**Work to complete:**
Repeat each line exactly as it is written.

**Dataset content:**
--- begin ---

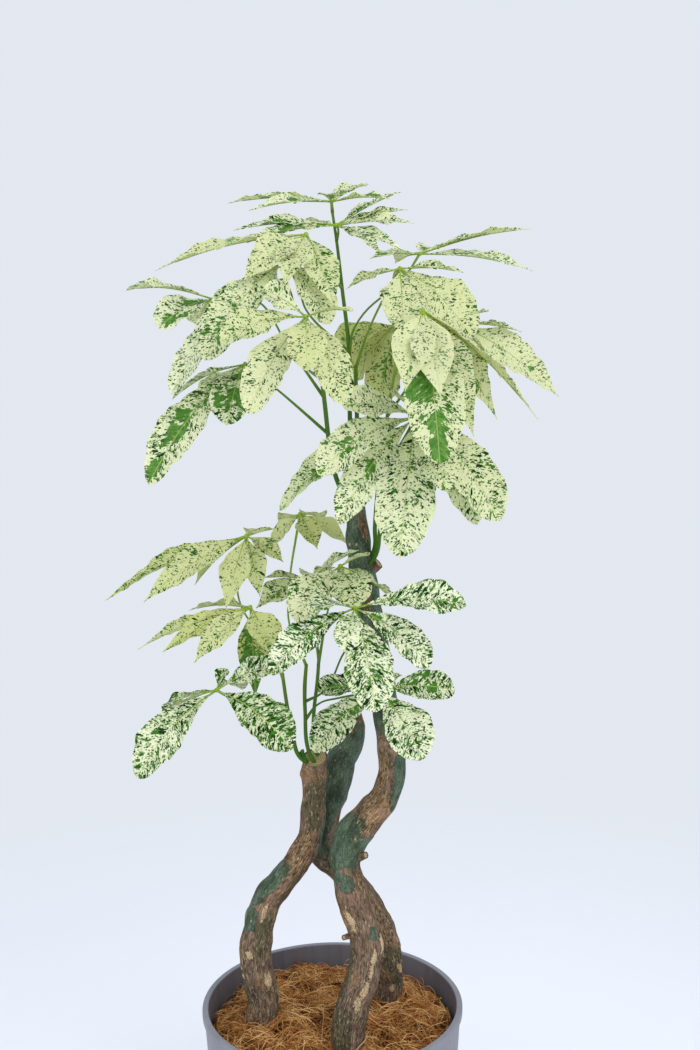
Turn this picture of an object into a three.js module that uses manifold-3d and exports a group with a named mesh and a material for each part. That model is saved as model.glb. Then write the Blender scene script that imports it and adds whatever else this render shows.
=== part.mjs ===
// Potted money tree: three cut trunks leaning round each other in a round pot, green shoots on the cuts,
// and palmate leaves of drooping, waved leaflets. Units are mm, +Z is up, and the viewer stands at -Y.
// The origin is the middle of the pot's underside.
import * as THREE from "three";
import { mergeVertices } from "three/addons/utils/BufferGeometryUtils.js";
import Module from "manifold-3d";

const wasm = await Module();
wasm.setup();

// Driving dimensions.
const RIM_RADIUS = 150;
const POT_HEIGHT = 265;
const WALL = 7;
const LIP_DEPTH = 11;
const BODY_STEP = 2;
const POT_TAPER = 0.056;
const POT_FLOOR = 8;
const POT_SIDES = 48;
const FOOT_CHAMFER = 3;
const RIM_CHAMFER = 2;
const LINING_CHAMFER = 1;
const SOIL_TOP = 222;
const MULCH_EDGE = 238;
const MULCH_CROWN = 250;
const MULCH_RADIUS = 135;
const MULCH_UNDERCUT = 4;
const MULCH_RINGS = 4;
const MULCH_SIDES = 22;
const LUMP = 2.2;
const LUMP_WAVES = [[1 / 13, 1 / 29], [-1 / 23, 1 / 11]];
const GAP = 0.3;
const TRUNK_SIDES = 12;
const TRUNK_STEPS = 21;
// Low ridges along a trunk: their height as a share of its radius, and two sets of them round it.
const RIDGES = 0.02;
const RIDGE_COUNTS = [3, 5];
const RIDGE_SHIFT = 1;
const SHOOT_SIDES = 6;
// A shoot has this many more rings than its route has points.
const SHOOT_MORE_STEPS = 2;
const STALK_SIDES = 5;
const STALK_STEPS = 5;
const BLADE = 1;
const HUB_RADIUS = 3.6;
const STALK_RADIUS = 1.5;
// Points closer than this are one point of a solid.
const MERGE_DISTANCE = 1e-4;

// Rows of a leaflet as [share of its length, share of its half width], between its foot and its tip.
const ROUND_ROWS = [[0.12, 0.1], [0.3, 0.48], [0.52, 0.91], [0.74, 0.97], [0.93, 0.58]];
const POINTED_ROWS = [[0.1, 0.11], [0.28, 0.65], [0.5, 1], [0.7, 0.73], [0.87, 0.28]];
const SMALL_ROWS = [[0.12, 0.12], [0.34, 0.7], [0.62, 1], [0.88, 0.66]];
const SMALL_LENGTH = 60;
const ROOT = 1.5;
const KNEE_OUT = 0.55;
const KNEE_UP = 0.5;
const ARCH = 0.16;
const POINTED_ARCH = 0.09;
// A leaflet as wide as this has a blunt tip, also in a leaf of pointed ones.
const BROAD_WIDTH = 50;
const FOLD = 0.3;
const WAVE = 0.16;
const WAVE_BY_ROW = 2.4;
const WAVE_BY_LEAFLET = 1.7;

const BARK = new THREE.MeshStandardMaterial({ color: 0x6d6b55, roughness: 0.85, metalness: 0 });
const GREEN = new THREE.MeshStandardMaterial({ color: 0x557f3c, roughness: 0.55, metalness: 0 });
const CREAM = new THREE.MeshStandardMaterial({ color: 0xd3dba2, roughness: 0.5, metalness: 0 });
const POT = new THREE.MeshStandardMaterial({ color: 0x9699a4, roughness: 0.6, metalness: 0 });
const COIR = new THREE.MeshStandardMaterial({ color: 0x9c6b3b, roughness: 0.95, metalness: 0 });
const SOIL = new THREE.MeshStandardMaterial({ color: 0x35271d, roughness: 1, metalness: 0 });

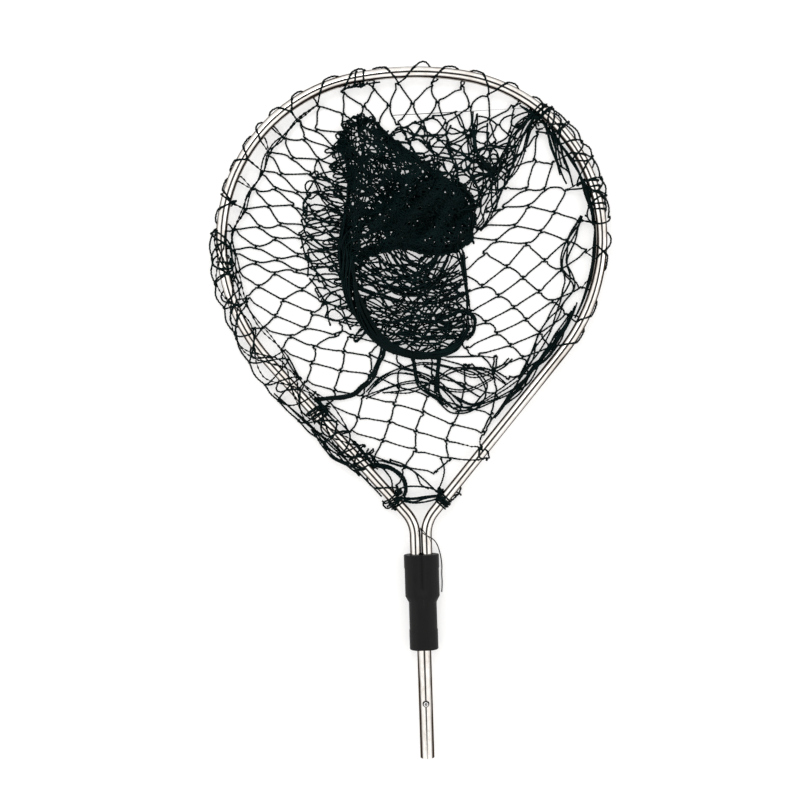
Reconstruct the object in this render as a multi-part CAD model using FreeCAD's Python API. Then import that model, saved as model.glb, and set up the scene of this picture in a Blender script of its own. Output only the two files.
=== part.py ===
"""Landing net with a teardrop tube hoop, a moulded yoke and a snap-in handle spigot.

The net lies on its back. X is across the hoop, +Y runs from the spigot to the far end of
the hoop, +Z is up and the surface it lies on is Z = 0. All lengths are in millimetres.
"""

import FreeCAD, Part
import math
import os

Vector = FreeCAD.Vector
X_AXIS = Vector(1, 0, 0)
Y_AXIS = Vector(0, 1, 0)
Z_AXIS = Vector(0, 0, 1)

# Hoop: one bent tube, symmetric about X = 0
OVERALL_LENGTH = 884.0
HOOP_WIDTH = 500.0
TUBE_RADIUS = 7.0
TUBE_WALL = 1.2
MID_Z = 12.5
TOP_RADIUS = 400.0
TOP_TURN = math.radians(10.0)
SIDE_RADIUS = 232.0
SIDE_TURN = math.radians(40.5)
NECK_RADIUS = 45.0
LEG_GAP = 0.3
LEG_END_MARGIN = 2.0

# Yoke: moulded block that joins the two hoop legs to the spigot
YOKE_TOP_Y = -183.0
YOKE_LENGTH = 121.0
YOKE_UPPER_LENGTH = 53.0
YOKE_TAPER_LENGTH = 8.0
YOKE_HALF_HEIGHT = 12.5
YOKE_UPPER_HALF_WIDTH = 22.0
YOKE_LOWER_HALF_WIDTH = 17.8
COLLAR_RISE = 0.5
UPPER_COLLAR_LENGTH = 17.0
LOWER_COLLAR_LENGTH = 25.0
YOKE_EDGE_FILLET = 1.2
VALLEY_DEPTH = 3.2
VALLEY_HALF_WIDTH = 5.0
VALLEY_LENGTH = 42.0
VALLEY_END_LENGTH = 11.0
VALLEY_END_HALF_WIDTH = 7.5
VALLEY_END_DEPTH = 0.3
SOCKET_CLEARANCE = 0.05
SOCKET_END_GAP = 0.5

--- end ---

**Written solution:**
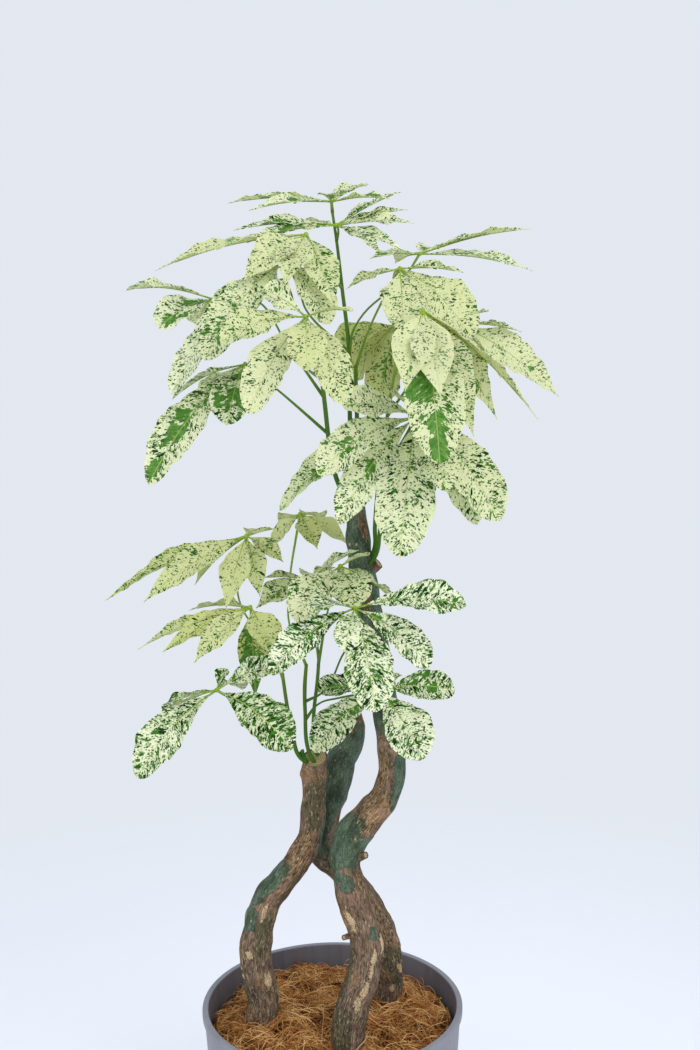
Turn this picture of an object into a three.js module that uses manifold-3d and exports a group with a named mesh and a material for each part. That model is saved as model.glb. Then write the Blender scene script that imports it and adds whatever else this render shows.
=== part.mjs ===
// Potted money tree: three cut trunks leaning round each other in a round pot, green shoots on the cuts,
// and palmate leaves of drooping, waved leaflets. Units are mm, +Z is up, and the viewer stands at -Y.
// The origin is the middle of the pot's underside.
import * as THREE from "three";
import { mergeVertices } from "three/addons/utils/BufferGeometryUtils.js";
import Module from "manifold-3d";

const wasm = await Module();
wasm.setup();

// Driving dimensions.
const RIM_RADIUS = 150;
const POT_HEIGHT = 265;
const WALL = 7;
const LIP_DEPTH = 11;
const BODY_STEP = 2;
const POT_TAPER = 0.056;
const POT_FLOOR = 8;
const POT_SIDES = 48;
const FOOT_CHAMFER = 3;
const RIM_CHAMFER = 2;
const LINING_CHAMFER = 1;
const SOIL_TOP = 222;
const MULCH_EDGE = 238;
const MULCH_CROWN = 250;
const MULCH_RADIUS = 135;
const MULCH_UNDERCUT = 4;
const MULCH_RINGS = 4;
const MULCH_SIDES = 22;
const LUMP = 2.2;
const LUMP_WAVES = [[1 / 13, 1 / 29], [-1 / 23, 1 / 11]];
const GAP = 0.3;
const TRUNK_SIDES = 12;
const TRUNK_STEPS = 21;
// Low ridges along a trunk: their height as a share of its radius, and two sets of them round it.
const RIDGES = 0.02;
const RIDGE_COUNTS = [3, 5];
const RIDGE_SHIFT = 1;
const SHOOT_SIDES = 6;
// A shoot has this many more rings than its route has points.
const SHOOT_MORE_STEPS = 2;
const STALK_SIDES = 5;
const STALK_STEPS = 5;
const BLADE = 1;
const HUB_RADIUS = 3.6;
const STALK_RADIUS = 1.5;
// Points closer than this are one point of a solid.
const MERGE_DISTANCE = 1e-4;

// Rows of a leaflet as [share of its length, share of its half width], between its foot and its tip.
const ROUND_ROWS = [[0.12, 0.1], [0.3, 0.48], [0.52, 0.91], [0.74, 0.97], [0.93, 0.58]];
const POINTED_ROWS = [[0.1, 0.11], [0.28, 0.65], [0.5, 1], [0.7, 0.73], [0.87, 0.28]];
const SMALL_ROWS = [[0.12, 0.12], [0.34, 0.7], [0.62, 1], [0.88, 0.66]];
const SMALL_LENGTH = 60;
const ROOT = 1.5;
const KNEE_OUT = 0.55;
const KNEE_UP = 0.5;
const ARCH = 0.16;
const POINTED_ARCH = 0.09;
// A leaflet as wide as this has a blunt tip, also in a leaf of pointed ones.
const BROAD_WIDTH = 50;
const FOLD = 0.3;
const WAVE = 0.16;
const WAVE_BY_ROW = 2.4;
const WAVE_BY_LEAFLET = 1.7;

const BARK = new THREE.MeshStandardMaterial({ color: 0x6d6b55, roughness: 0.85, metalness: 0 });
const GREEN = new THREE.MeshStandardMaterial({ color: 0x557f3c, roughness: 0.55, metalness: 0 });
const CREAM = new THREE.MeshStandardMaterial({ color: 0xd3dba2, roughness: 0.5, metalness: 0 });
const POT = new THREE.MeshStandardMaterial({ color: 0x9699a4, roughness: 0.6, metalness: 0 });
const COIR = new THREE.MeshStandardMaterial({ color: 0x9c6b3b, roughness: 0.95, metalness: 0 });
const SOIL = new THREE.MeshStandardMaterial({ color: 0x35271d, roughness: 1, metalness: 0 });

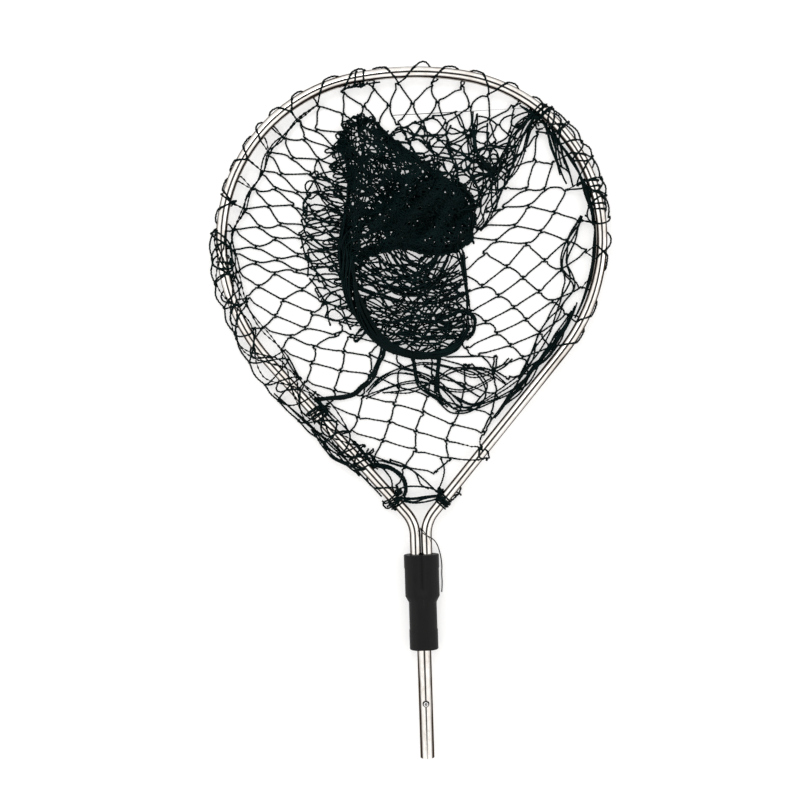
Reconstruct the object in this render as a multi-part CAD model using FreeCAD's Python API. Then import that model, saved as model.glb, and set up the scene of this picture in a Blender script of its own. Output only the two files.
=== part.py ===
"""Landing net with a teardrop tube hoop, a moulded yoke and a snap-in handle spigot.

The net lies on its back. X is across the hoop, +Y runs from the spigot to the far end of
the hoop, +Z is up and the surface it lies on is Z = 0. All lengths are in millimetres.
"""

import FreeCAD, Part
import math
import os

Vector = FreeCAD.Vector
X_AXIS = Vector(1, 0, 0)
Y_AXIS = Vector(0, 1, 0)
Z_AXIS = Vector(0, 0, 1)

# Hoop: one bent tube, symmetric about X = 0
OVERALL_LENGTH = 884.0
HOOP_WIDTH = 500.0
TUBE_RADIUS = 7.0
TUBE_WALL = 1.2
MID_Z = 12.5
TOP_RADIUS = 400.0
TOP_TURN = math.radians(10.0)
SIDE_RADIUS = 232.0
SIDE_TURN = math.radians(40.5)
NECK_RADIUS = 45.0
LEG_GAP = 0.3
LEG_END_MARGIN = 2.0

# Yoke: moulded block that joins the two hoop legs to the spigot
YOKE_TOP_Y = -183.0
YOKE_LENGTH = 121.0
YOKE_UPPER_LENGTH = 53.0
YOKE_TAPER_LENGTH = 8.0
YOKE_HALF_HEIGHT = 12.5
YOKE_UPPER_HALF_WIDTH = 22.0
YOKE_LOWER_HALF_WIDTH = 17.8
COLLAR_RISE = 0.5
UPPER_COLLAR_LENGTH = 17.0
LOWER_COLLAR_LENGTH = 25.0
YOKE_EDGE_FILLET = 1.2
VALLEY_DEPTH = 3.2
VALLEY_HALF_WIDTH = 5.0
VALLEY_LENGTH = 42.0
VALLEY_END_LENGTH = 11.0
VALLEY_END_HALF_WIDTH = 7.5
VALLEY_END_DEPTH = 0.3
SOCKET_CLEARANCE = 0.05
SOCKET_END_GAP = 0.5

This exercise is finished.